• **Request**: In the listing below, locate the line containing "Turn this picture" and the line containing "const PAN_EDGE_RADIUS = 1;". Output both of them and every line between, exactly as written, and nothing more.

Stored data entries:
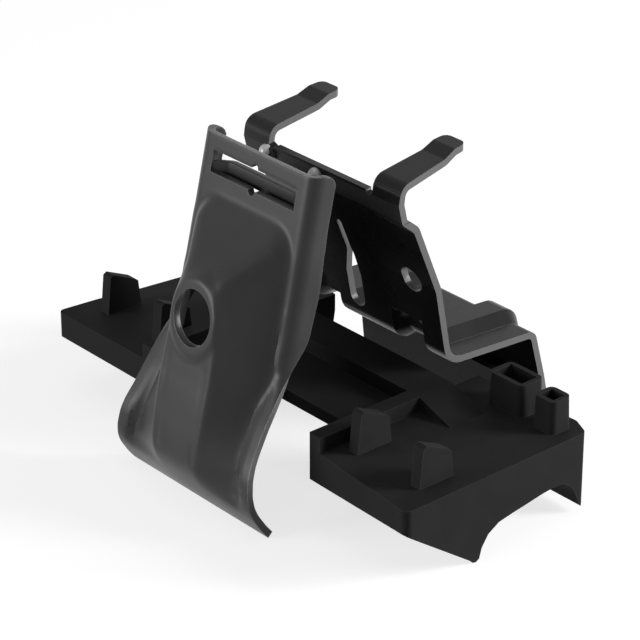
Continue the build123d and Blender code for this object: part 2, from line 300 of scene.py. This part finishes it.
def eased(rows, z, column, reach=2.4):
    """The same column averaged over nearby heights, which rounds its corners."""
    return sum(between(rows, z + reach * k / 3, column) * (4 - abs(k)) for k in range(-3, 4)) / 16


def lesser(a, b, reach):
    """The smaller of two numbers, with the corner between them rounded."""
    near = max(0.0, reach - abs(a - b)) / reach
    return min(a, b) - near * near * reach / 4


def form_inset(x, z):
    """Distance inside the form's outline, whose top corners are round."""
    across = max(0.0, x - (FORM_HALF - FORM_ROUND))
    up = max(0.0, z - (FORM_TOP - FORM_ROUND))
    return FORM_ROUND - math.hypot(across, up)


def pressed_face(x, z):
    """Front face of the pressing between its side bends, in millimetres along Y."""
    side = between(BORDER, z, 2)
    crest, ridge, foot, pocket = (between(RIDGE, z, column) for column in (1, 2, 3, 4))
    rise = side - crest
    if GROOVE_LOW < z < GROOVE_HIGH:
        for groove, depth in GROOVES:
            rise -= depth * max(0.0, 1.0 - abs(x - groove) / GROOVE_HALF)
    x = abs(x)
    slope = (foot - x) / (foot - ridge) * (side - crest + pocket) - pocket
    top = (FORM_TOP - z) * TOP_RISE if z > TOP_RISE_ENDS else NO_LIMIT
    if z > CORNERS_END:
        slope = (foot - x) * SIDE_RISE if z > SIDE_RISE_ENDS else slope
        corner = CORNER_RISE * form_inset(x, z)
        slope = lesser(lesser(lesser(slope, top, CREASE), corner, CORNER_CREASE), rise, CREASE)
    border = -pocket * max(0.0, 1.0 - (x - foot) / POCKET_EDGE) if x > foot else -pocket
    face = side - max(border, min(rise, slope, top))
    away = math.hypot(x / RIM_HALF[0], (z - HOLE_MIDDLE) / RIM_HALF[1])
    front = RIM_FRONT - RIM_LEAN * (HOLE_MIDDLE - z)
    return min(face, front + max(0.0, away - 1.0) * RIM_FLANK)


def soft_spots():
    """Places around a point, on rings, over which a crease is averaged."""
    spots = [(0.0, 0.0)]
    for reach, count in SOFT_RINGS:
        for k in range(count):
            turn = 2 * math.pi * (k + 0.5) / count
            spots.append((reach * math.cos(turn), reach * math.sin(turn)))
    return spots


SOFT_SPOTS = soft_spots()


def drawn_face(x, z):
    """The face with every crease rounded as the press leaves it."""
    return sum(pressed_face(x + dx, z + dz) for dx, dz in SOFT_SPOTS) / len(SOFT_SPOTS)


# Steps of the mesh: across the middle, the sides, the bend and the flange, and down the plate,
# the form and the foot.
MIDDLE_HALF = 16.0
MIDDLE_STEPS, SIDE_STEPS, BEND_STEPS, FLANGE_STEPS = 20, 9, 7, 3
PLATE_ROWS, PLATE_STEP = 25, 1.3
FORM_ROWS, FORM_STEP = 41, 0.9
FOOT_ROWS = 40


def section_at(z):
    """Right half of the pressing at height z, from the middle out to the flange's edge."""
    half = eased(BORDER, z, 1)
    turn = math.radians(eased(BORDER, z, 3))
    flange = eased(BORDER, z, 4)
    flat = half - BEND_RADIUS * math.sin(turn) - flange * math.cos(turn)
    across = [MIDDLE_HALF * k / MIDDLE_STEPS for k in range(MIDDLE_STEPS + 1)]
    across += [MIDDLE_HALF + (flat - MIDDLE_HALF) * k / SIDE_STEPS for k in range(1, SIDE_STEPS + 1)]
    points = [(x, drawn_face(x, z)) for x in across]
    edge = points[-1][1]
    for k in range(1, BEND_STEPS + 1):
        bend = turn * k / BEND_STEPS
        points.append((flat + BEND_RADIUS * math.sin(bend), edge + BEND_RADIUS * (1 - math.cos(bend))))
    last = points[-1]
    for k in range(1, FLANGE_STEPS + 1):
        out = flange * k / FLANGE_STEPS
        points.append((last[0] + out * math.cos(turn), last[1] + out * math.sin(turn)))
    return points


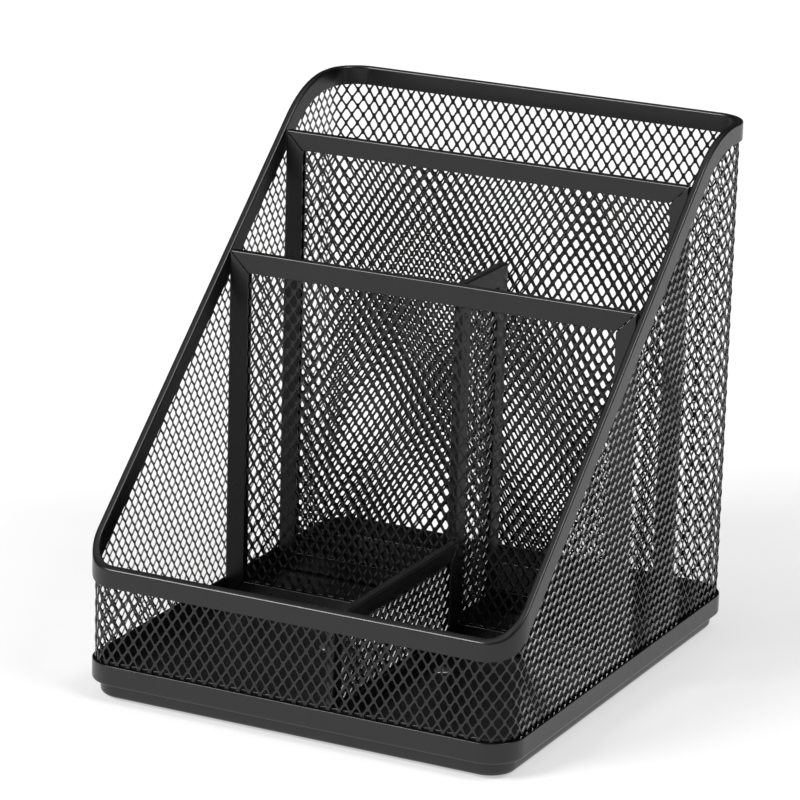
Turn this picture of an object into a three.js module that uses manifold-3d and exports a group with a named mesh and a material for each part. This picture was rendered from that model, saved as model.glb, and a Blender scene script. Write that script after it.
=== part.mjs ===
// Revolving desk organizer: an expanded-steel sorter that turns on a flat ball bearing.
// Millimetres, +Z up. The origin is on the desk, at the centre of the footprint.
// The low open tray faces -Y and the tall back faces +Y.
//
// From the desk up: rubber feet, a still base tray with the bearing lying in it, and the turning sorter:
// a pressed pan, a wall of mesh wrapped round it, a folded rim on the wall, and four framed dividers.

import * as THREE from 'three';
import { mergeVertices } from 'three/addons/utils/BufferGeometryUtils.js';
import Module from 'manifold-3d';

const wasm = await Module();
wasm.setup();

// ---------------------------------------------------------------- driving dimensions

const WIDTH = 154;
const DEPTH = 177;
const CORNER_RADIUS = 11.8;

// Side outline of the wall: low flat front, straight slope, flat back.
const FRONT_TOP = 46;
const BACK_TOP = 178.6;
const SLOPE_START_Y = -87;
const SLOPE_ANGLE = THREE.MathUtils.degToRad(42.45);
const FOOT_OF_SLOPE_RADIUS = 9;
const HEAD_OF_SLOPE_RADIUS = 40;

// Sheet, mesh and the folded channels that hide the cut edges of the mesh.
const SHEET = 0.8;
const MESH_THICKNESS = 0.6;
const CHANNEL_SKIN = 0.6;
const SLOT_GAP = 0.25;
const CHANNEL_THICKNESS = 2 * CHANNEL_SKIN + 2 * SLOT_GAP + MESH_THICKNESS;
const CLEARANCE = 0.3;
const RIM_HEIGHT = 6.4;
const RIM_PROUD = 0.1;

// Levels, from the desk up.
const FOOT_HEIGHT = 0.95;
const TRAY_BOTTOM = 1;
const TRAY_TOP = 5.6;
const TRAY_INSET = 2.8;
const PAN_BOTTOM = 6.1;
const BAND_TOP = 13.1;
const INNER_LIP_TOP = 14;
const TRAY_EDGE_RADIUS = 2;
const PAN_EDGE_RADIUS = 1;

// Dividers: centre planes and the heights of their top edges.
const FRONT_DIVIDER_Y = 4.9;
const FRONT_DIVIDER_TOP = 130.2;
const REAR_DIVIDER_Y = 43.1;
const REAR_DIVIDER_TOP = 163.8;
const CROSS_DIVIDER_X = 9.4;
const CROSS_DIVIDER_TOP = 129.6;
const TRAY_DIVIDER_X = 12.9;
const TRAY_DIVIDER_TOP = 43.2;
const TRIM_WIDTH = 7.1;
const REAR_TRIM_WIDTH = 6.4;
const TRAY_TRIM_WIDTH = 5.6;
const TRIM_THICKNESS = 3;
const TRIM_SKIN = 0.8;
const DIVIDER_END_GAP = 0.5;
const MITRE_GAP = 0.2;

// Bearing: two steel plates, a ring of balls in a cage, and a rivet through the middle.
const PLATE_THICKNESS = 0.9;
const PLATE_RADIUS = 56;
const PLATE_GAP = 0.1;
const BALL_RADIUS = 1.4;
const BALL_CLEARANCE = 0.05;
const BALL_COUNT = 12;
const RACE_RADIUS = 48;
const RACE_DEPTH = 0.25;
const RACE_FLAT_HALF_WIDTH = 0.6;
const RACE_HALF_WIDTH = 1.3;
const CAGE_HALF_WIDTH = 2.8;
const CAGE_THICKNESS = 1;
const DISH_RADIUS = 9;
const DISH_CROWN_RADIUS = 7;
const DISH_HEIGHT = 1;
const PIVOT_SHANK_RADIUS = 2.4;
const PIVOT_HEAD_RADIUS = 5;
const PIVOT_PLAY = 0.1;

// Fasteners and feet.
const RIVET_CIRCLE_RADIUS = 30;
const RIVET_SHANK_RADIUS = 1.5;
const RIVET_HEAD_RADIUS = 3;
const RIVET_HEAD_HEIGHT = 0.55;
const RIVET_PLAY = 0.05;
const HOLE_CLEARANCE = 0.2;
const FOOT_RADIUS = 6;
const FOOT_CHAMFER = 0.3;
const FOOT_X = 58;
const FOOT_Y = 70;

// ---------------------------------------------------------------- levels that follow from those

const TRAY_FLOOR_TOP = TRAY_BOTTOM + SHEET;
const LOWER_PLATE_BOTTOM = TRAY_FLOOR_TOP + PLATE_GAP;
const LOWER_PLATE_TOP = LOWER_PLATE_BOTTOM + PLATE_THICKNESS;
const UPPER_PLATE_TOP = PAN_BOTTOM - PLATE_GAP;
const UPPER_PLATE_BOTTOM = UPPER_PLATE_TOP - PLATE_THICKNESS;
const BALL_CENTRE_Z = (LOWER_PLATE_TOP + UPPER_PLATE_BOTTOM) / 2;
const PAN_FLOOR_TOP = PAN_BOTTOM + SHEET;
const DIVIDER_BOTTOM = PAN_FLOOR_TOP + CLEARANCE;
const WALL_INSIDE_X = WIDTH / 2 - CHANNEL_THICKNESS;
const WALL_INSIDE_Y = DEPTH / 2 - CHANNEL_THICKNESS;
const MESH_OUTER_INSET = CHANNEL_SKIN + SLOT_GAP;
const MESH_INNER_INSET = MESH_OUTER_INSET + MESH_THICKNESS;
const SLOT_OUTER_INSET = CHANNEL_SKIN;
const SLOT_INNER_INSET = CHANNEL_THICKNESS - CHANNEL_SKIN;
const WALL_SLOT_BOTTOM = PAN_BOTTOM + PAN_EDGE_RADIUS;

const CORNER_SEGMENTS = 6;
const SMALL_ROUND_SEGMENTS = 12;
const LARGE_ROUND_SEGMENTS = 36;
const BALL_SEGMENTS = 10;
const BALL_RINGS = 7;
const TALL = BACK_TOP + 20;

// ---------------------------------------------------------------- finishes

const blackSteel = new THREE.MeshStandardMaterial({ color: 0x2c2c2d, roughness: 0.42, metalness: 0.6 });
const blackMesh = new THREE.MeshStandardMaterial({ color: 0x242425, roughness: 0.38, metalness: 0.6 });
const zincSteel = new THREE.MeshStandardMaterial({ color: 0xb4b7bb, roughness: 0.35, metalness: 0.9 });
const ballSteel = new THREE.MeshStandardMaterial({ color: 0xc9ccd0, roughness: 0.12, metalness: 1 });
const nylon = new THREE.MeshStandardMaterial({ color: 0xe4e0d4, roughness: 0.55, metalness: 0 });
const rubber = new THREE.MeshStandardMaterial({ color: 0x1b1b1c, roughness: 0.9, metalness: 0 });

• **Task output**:
Turn this picture of an object into a three.js module that uses manifold-3d and exports a group with a named mesh and a material for each part. This picture was rendered from that model, saved as model.glb, and a Blender scene script. Write that script after it.
=== part.mjs ===
// Revolving desk organizer: an expanded-steel sorter that turns on a flat ball bearing.
// Millimetres, +Z up. The origin is on the desk, at the centre of the footprint.
// The low open tray faces -Y and the tall back faces +Y.
//
// From the desk up: rubber feet, a still base tray with the bearing lying in it, and the turning sorter:
// a pressed pan, a wall of mesh wrapped round it, a folded rim on the wall, and four framed dividers.

import * as THREE from 'three';
import { mergeVertices } from 'three/addons/utils/BufferGeometryUtils.js';
import Module from 'manifold-3d';

const wasm = await Module();
wasm.setup();

// ---------------------------------------------------------------- driving dimensions

const WIDTH = 154;
const DEPTH = 177;
const CORNER_RADIUS = 11.8;

// Side outline of the wall: low flat front, straight slope, flat back.
const FRONT_TOP = 46;
const BACK_TOP = 178.6;
const SLOPE_START_Y = -87;
const SLOPE_ANGLE = THREE.MathUtils.degToRad(42.45);
const FOOT_OF_SLOPE_RADIUS = 9;
const HEAD_OF_SLOPE_RADIUS = 40;

// Sheet, mesh and the folded channels that hide the cut edges of the mesh.
const SHEET = 0.8;
const MESH_THICKNESS = 0.6;
const CHANNEL_SKIN = 0.6;
const SLOT_GAP = 0.25;
const CHANNEL_THICKNESS = 2 * CHANNEL_SKIN + 2 * SLOT_GAP + MESH_THICKNESS;
const CLEARANCE = 0.3;
const RIM_HEIGHT = 6.4;
const RIM_PROUD = 0.1;

// Levels, from the desk up.
const FOOT_HEIGHT = 0.95;
const TRAY_BOTTOM = 1;
const TRAY_TOP = 5.6;
const TRAY_INSET = 2.8;
const PAN_BOTTOM = 6.1;
const BAND_TOP = 13.1;
const INNER_LIP_TOP = 14;
const TRAY_EDGE_RADIUS = 2;
const PAN_EDGE_RADIUS = 1;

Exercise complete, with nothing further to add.